Mission US: Flight to Freedom is the second in the series of educational point-and-click adventure titles focusing on American History (the first being Mission US: For Crown or Colony), created by Electric Funstuff under the auspices of New York PBS Station Channel 13. The year is 1848. The tenuous balance that had been struck concerning the issue of slavery wavers in the face of a nation expanding by conquest and treaty. Many in the south claim the "peculiar institution" is a matter of states' rights. However, the political rumblings concerning a newly proposed Fugitive Slave Act suggest that slaveholders would be happy to use the will of the federal government to force northern free states into compliance. Living in these tumultuous times is Lucy, a 14 year old slave of Kentucky's King Plantation. She gets up before the sun rises, and works until long past dark. Her father has been sold to another master, and, considering the poor harvest, there's rumors that her mother and brother will soon be as well. Lucy must balance her wishes for freedom with the risk of recapture, but an incident on the farm will force the issue sooner than she'd ever thought. What can a slave do? What should a slave do? What should Lucy do?

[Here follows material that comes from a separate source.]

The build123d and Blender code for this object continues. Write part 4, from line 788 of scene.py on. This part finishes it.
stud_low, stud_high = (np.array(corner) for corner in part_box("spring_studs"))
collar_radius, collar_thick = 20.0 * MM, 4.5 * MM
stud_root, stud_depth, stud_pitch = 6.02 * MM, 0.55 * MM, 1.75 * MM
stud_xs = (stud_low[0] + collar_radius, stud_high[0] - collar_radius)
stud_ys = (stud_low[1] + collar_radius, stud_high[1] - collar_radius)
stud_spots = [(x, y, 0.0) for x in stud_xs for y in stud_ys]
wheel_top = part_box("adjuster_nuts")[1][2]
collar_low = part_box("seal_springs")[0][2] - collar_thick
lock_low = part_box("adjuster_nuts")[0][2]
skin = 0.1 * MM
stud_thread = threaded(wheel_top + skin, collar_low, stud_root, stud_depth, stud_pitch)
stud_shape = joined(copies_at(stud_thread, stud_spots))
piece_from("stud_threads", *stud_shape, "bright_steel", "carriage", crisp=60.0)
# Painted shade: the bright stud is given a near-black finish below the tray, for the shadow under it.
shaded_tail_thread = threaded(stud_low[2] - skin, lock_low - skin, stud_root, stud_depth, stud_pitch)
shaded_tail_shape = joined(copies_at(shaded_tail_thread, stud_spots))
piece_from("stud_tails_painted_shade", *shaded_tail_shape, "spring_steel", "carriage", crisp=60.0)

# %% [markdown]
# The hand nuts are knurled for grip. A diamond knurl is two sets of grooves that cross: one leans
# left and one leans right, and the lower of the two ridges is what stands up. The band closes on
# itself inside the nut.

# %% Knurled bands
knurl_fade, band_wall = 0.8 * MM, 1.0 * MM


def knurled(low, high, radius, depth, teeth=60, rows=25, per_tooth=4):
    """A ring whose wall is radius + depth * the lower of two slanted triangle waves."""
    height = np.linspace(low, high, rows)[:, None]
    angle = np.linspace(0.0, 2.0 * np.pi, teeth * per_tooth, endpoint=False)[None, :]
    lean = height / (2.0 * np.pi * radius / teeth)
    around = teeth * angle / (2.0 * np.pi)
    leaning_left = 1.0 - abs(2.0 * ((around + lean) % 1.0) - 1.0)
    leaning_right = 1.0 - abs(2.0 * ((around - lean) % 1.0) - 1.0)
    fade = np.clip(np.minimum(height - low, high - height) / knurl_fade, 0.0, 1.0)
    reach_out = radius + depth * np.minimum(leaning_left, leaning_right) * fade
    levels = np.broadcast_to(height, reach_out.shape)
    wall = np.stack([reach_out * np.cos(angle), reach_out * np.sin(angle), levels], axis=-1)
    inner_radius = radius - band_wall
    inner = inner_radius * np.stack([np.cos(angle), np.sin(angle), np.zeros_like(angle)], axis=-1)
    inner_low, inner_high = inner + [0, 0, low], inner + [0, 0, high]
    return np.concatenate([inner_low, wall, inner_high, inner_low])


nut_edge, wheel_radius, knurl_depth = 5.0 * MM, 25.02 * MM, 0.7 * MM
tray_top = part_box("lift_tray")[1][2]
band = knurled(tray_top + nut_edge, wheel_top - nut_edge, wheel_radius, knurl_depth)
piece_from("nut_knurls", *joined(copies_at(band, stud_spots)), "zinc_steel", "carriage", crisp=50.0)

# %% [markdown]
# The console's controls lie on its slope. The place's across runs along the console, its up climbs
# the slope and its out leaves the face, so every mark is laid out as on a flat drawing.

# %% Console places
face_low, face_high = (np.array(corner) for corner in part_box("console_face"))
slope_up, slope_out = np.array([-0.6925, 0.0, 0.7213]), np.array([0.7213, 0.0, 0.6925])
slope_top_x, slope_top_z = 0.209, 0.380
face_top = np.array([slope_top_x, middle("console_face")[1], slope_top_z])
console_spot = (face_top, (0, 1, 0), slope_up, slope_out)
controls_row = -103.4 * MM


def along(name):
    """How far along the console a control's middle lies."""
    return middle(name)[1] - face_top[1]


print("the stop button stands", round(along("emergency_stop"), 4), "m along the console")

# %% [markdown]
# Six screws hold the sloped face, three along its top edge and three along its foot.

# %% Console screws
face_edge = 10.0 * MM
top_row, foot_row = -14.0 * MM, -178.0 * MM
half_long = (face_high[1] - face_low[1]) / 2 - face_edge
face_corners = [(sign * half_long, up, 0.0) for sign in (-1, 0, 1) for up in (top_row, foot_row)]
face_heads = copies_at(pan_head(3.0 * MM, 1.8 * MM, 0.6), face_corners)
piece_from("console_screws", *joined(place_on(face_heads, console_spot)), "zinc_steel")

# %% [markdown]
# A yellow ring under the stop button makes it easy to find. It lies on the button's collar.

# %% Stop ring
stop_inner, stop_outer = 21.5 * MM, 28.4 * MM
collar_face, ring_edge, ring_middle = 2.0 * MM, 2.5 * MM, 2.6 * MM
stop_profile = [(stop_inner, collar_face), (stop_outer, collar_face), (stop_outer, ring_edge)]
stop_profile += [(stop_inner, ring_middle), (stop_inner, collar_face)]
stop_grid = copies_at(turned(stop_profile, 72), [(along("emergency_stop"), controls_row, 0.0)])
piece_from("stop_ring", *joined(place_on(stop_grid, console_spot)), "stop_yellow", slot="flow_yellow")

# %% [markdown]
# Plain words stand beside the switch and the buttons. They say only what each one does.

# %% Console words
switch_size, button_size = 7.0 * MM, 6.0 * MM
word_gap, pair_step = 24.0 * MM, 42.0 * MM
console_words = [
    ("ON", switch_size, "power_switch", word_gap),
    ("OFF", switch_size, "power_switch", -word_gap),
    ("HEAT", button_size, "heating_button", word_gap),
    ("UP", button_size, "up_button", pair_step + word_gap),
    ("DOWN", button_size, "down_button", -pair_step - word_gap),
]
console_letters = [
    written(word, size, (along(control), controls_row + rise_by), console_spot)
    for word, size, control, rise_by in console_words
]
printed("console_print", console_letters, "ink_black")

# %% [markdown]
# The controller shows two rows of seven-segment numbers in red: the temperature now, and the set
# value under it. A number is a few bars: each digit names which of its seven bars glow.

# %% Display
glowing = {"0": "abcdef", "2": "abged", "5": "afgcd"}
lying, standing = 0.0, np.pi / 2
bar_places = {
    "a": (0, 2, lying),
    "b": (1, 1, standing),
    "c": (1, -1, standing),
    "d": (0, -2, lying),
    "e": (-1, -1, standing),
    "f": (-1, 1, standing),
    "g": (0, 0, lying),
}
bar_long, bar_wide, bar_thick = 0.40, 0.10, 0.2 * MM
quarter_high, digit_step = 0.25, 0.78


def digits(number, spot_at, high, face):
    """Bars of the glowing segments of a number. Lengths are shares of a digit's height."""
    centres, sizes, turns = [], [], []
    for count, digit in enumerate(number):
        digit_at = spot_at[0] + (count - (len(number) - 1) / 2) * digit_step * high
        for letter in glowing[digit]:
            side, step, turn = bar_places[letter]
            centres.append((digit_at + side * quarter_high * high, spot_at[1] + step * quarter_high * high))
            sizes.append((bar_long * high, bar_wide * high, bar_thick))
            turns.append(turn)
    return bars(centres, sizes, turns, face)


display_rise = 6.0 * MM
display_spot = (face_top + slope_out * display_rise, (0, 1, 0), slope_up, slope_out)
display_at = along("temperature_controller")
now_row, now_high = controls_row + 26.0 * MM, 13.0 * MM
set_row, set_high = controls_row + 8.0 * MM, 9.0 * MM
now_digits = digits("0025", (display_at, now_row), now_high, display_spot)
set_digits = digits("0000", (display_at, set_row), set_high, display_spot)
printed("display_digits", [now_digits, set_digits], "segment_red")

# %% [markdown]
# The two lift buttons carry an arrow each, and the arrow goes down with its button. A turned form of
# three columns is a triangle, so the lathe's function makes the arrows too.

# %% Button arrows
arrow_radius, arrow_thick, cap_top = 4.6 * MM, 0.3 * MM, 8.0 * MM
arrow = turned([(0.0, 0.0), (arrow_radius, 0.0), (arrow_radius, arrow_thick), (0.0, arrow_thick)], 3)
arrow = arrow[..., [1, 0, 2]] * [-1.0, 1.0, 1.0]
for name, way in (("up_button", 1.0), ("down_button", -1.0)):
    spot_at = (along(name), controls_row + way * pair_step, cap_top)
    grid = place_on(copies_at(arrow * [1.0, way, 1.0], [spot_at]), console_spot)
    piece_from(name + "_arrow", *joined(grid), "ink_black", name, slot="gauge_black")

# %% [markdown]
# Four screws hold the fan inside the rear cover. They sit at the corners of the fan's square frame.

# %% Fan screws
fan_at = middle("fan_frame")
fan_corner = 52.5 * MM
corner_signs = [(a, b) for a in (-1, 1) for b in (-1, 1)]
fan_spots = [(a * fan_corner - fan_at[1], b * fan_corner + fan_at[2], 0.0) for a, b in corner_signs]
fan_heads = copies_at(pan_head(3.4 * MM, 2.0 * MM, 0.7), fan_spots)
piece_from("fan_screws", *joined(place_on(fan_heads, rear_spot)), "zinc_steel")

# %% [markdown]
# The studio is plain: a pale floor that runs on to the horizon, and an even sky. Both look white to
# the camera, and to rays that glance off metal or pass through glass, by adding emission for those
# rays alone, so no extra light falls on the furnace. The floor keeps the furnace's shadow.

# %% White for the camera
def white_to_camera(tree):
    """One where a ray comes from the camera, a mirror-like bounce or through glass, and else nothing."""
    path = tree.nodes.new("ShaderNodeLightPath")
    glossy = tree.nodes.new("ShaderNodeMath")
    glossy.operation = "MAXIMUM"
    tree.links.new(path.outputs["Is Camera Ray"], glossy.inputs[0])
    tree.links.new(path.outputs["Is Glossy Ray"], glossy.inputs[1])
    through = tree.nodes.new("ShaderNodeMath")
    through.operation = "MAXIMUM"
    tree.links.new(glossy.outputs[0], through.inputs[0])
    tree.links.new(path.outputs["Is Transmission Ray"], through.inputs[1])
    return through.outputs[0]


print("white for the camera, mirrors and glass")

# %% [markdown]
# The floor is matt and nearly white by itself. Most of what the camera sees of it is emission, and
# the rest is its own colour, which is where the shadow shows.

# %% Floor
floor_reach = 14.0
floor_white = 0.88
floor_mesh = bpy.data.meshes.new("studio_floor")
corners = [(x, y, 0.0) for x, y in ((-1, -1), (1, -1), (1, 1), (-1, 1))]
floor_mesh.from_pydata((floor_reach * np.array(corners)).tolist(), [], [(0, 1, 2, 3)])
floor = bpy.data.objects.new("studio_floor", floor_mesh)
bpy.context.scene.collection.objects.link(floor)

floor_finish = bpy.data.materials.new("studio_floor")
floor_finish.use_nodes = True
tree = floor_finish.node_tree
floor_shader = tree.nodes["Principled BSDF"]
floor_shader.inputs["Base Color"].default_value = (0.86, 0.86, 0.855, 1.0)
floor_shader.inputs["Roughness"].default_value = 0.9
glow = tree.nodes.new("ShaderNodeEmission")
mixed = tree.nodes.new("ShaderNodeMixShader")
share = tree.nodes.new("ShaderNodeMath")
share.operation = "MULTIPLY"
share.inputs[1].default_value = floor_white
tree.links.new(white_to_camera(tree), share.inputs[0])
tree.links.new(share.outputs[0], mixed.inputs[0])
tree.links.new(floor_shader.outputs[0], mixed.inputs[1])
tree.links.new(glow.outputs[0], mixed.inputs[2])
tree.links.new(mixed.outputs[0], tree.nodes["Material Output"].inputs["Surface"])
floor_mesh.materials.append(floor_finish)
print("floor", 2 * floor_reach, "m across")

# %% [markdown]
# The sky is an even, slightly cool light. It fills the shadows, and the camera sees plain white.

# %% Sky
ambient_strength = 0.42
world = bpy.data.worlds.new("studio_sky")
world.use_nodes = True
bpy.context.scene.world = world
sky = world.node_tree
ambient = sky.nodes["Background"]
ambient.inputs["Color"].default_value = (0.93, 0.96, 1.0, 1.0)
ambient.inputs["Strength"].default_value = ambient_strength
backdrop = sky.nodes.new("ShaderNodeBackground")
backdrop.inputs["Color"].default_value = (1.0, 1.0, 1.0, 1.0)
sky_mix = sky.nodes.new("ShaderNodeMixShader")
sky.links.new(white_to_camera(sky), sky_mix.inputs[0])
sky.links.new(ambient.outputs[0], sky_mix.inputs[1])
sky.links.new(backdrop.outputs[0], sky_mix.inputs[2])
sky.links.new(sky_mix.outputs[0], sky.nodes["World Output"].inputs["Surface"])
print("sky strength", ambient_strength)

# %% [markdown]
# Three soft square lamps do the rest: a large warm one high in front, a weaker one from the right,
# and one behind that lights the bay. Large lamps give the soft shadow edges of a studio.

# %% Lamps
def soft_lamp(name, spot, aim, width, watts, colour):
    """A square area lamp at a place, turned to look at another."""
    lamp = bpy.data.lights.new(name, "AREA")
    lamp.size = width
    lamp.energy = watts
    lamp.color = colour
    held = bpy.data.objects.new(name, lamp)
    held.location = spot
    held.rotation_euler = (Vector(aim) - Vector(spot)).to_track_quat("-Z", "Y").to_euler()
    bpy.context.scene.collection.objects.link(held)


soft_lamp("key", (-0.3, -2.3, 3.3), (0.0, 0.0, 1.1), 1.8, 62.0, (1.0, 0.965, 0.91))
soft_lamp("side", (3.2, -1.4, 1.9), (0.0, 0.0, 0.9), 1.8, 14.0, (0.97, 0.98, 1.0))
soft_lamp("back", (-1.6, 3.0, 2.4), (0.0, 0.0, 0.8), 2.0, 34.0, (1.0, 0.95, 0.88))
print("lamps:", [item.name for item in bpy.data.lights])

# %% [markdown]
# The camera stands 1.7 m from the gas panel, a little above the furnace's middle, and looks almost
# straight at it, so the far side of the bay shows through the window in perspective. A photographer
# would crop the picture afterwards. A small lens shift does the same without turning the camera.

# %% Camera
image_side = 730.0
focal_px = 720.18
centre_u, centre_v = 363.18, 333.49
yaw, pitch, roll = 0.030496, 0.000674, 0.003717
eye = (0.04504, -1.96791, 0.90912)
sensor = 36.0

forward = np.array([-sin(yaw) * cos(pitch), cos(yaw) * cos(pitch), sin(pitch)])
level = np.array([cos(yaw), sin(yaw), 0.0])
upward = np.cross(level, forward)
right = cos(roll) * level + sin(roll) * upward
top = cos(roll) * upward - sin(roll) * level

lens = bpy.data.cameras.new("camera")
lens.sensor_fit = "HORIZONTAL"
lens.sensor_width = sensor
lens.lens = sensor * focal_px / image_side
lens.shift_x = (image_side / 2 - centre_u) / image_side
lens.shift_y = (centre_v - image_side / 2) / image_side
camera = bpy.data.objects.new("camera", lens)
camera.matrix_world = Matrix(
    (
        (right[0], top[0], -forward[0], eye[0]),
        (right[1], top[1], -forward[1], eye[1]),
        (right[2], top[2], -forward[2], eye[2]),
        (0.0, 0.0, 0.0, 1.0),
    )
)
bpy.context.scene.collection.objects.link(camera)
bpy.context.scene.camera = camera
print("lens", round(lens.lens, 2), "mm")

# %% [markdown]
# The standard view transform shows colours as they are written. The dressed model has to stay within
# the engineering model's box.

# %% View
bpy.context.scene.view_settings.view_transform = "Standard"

Controlled with the mouse, the emphasis of Flight to Freedom is less puzzle-solving than exploration, discovery, and conversation. Most of the five chapters start with Lucy receiving a task to complete, then moving from location to location choosing how to accomplish it. Though the game is fairly linear in its progression, your different decisions will earn you badges which will be used to open up different options as the game goes on. For instance, spending time talking to local abolitionists will give you information that could be useful in helping others escape slavery. In particular, clicking various yellow-underlined words and choosing educational actions will, (in addition to building your SAT vocabulary), will add to a literacy score, granting your character greater comprehension of written documents. Sections of the game also include strategic traveling sections, and gathering evidence and witnesses when someone you know is accused of a crime. The epilogue branches in a number of ways, depending on what badges you've earned, and not all the endings are happy ones. Note: Site registration is required to play.

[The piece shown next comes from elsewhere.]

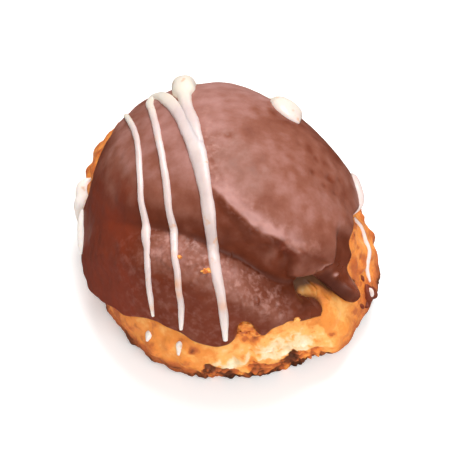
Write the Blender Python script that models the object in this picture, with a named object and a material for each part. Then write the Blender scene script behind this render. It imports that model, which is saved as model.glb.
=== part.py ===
"""Cream puff: a baked choux bun that stands on its flat base, under a set chocolate glaze with white drizzle.

Every surface is a distance from the bun's heart, a point on the vertical axis a little above the base.
Directions from the heart are in degrees, in one of two ways:
- on the bun, azimuth runs round the vertical axis from +X towards +Y, and polar runs down from straight up;
- on the glaze, turn and reach are the same two angles about the crown, the middle of the glaze, which leans
  to the front (-Y). The flat map of the glaze has east = reach cos(turn) and north = reach sin(turn).
"""

import math

import bmesh
import bpy
import numpy as np

MM = 0.001

# Driving dimensions, in metres and degrees
HEART = np.array((1.08, -1.35, 12.0)) * MM  # places the middle of the part's underside at the origin
DOME_X, DOME_Y, DOME_Z = 28.6 * MM, 30.0 * MM, 29.6 * MM  # half sizes of the bun above its heart
UNDER_Z = 40.0 * MM  # half height of the rounder ellipsoid that the bun follows below its heart
SKIRT_SWELL = 3.9 * MM  # how far the bare skirt stands out past the dome
SKIRT_SPREAD = 12.5  # how far above and below its widest line the swell dies away
SKIRT_FOOT = 106.5  # polar angle at which the skirt turns under to the flat base
FOOT_INSET = 2.4 * MM
CRAG_DEPTH, CRAG_SIZE, CRAG_SEED = 0.55 * MM, 6.5 * MM, 3
GRAIN_SHARE, GRAIN_SIZE, GRAIN_SEED = 0.4, 3.9 * MM, 4  # finer crags on top of the crags
SWELL_DEPTH, SWELL_SIZE, SWELL_SEED = 0.5 * MM, 19.0 * MM, 5  # broad unevenness under the crags
CRAG_START, CRAG_FULL = 2.0, 8.0  # how far outside the glaze's edge the crags begin and are full
EDGE_MARGIN = 4.0  # turn on either side over which the crags keep clear of the glaze's edge
TEAR_AZIMUTH, TEAR_POLAR, TEAR_DEPTH = -68.0, 96.0, 0.9 * MM  # where the skirt's skin is torn from its crumb
TEAR_LENGTH, TEAR_WIDTH = 28.0, 4.0
BITE_AZIMUTH, BITE_WIDTH, BITE_DEPTH = -57.0, 8.0, 2.0 * MM  # where a bit of the foot is broken off
BITE_POLARS = 97.0, 103.0
VALLEY_SHARE, VALLEY_SPREAD = 0.75, 8.5  # of the depth of the crease, taken by a broad valley in the bun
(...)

Analysis: Educational computer games tend to avoid slavery as a topic. Not counting that hoax of a trailer that made the rounds of the internet in 2011, all that comes to mind is MECC's 1993 Apple ][ game, Freedom! (an Oregon Trail variant pulled from the market due to the stereotypical depiction of the language used by black characters) and the occasional theft of Harriet Tubman's walking stick by Ms. Sandiego. It's not hard to see why: it is not a topic that anyone wishes to see trivialized or depicted inaccurately or prejudicially. No wonder it's the subject of so much historical revision and re-revision. Happily, though, Flight to Freedom succeeds where others have failed, delivering an engaging and well-crafted peak into American history.
Wisely, Flight to Freedom focuses much of its attention on the philosophical struggles Lucy faces as a slave. As presented in the prologue, the main theme of the game is "What can a slave do?" This is no flippant question. In this game, your actions have consequences and there are few easy answers to the dilemmas you'll face. The questions range from the broadly moral (Is it worth the personal risk of disobedience and sabotage against an unjust system, when it might very well be your innocent loved ones who face the consequences?), to quandaries specific of the time period (Is it right to pay for an enslaved person's freedom, thus supporting a slaveowner?), to the coldly pragmatic (Will continuing your escape with an injured comrade too dangerously impeded your progress?). Of course, not every decision will have drastic effects: this is PBS, not Mass Effect. Still, it has a feeling of openness reminiscent of the Choice Of series. Perhaps not enough time is given over to the violence and prejudice of the period, but Flight to Freedom recognizes that the harshness of involuntary servitude and the paranoia of being a fugitive are strong enough lessons to deliver by themselves.
Stylistically, Flight to Freedom shows off its production values. The voice-acting and writing are top-notch, as is much of the setting art. Static character art is also well-done, even if the animation is a little wonky. Aesthetically, the game is at its best when it combines a silhouetted character with a lush background, making for a iconic, even evocative effect. Clearly Electric Funstuff spent its time improving what needed to be improved in the previous installment, and the result is a game that is as entertaining as it is informative. Here's hoping that Mission 3, set to be released in 2013 and rumored to cover the Great Sioux War, will maintain the series' standard of quality.
Overall, Flight to Freedom is an intelligent, thought-provoking work that should prove a treat to both its student audience, and anyone with a passing interest in history. Highly recommended!